Joanna Kruszewska „Wszystko się zaczyna” (recenzja)

fot. Maciej Januchowski

Za każdą przyjemność trzeba zapłacić i czasami lepiej dwa razy się zastanowić, czy chwila radości warta jest swojej ceny.
Seniorka rodu Bialickich oraz jej najmłodsza wnuczka mimo obaw związanych z przeprowadzką przekonują się, że trafiły w wyjątkowe i przyjazne miejsce, w którym areszcie mogą być po prostu sobą. Wydawać by się mogło – sielanka. Obie panie jednak doskonale wiedzą, że zostawiły za sobą mnóstwo nierozwiązanych problemów, które z czasem zdają się nawarstwiać. Między nimi a pozostałymi członkami rodziny padło wiele rzuconych pod wpływem emocji słów, wzajemnych oskarżeń i osobistych przytyków.
Czy powrót jest jedyną drogą do odbudowania więzi rodzinnych, czy może potrzeba im właśnie dystansu, odległości, aby lepiej zrozumieć zarówno siebie, jak i najbliższych?
Bohaterowie tej opowieści pojawili się także w książce Nic się nie kończy.

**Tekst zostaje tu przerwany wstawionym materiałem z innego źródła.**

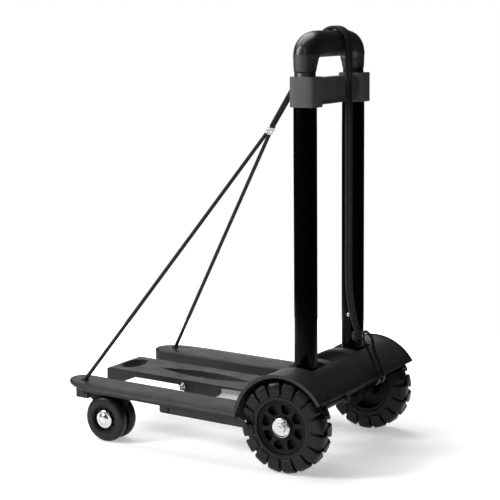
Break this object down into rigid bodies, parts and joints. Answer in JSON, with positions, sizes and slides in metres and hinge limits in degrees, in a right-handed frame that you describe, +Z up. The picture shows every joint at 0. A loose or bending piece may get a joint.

Bez przesady mogę powiedzieć, że jest to książka o oczekiwaniach, które mamy względem innych ludzi. Choćby na ich wiek. Im człowiek starszy tym mniej mu wypada. Ale czy tak musi być? Czy chcemy się ograniczać ze względu na to czy coś wypada nam robić lub nie? Lepiej się nie ograniczać, a żyć.

To dobrze przemyślana, zaplanowana i napisana obyczajówka. Dzięki lekkiemu językowi, jakim została napisana po stronach płyniemy bez zakłóceń. To z kolei oznacza, że czytanie takiej pozycji to sama przyjemność. Wielkim plusem jest również potężny zastrzyk humoru w książce. Ma się wrażenie, że jest on naturalny i nie wymuszony. Czyli znów słowa podziwu dla autorki.

Czas poświęcony na „Wszystko się zaczyna” nie będzie czasem straconym.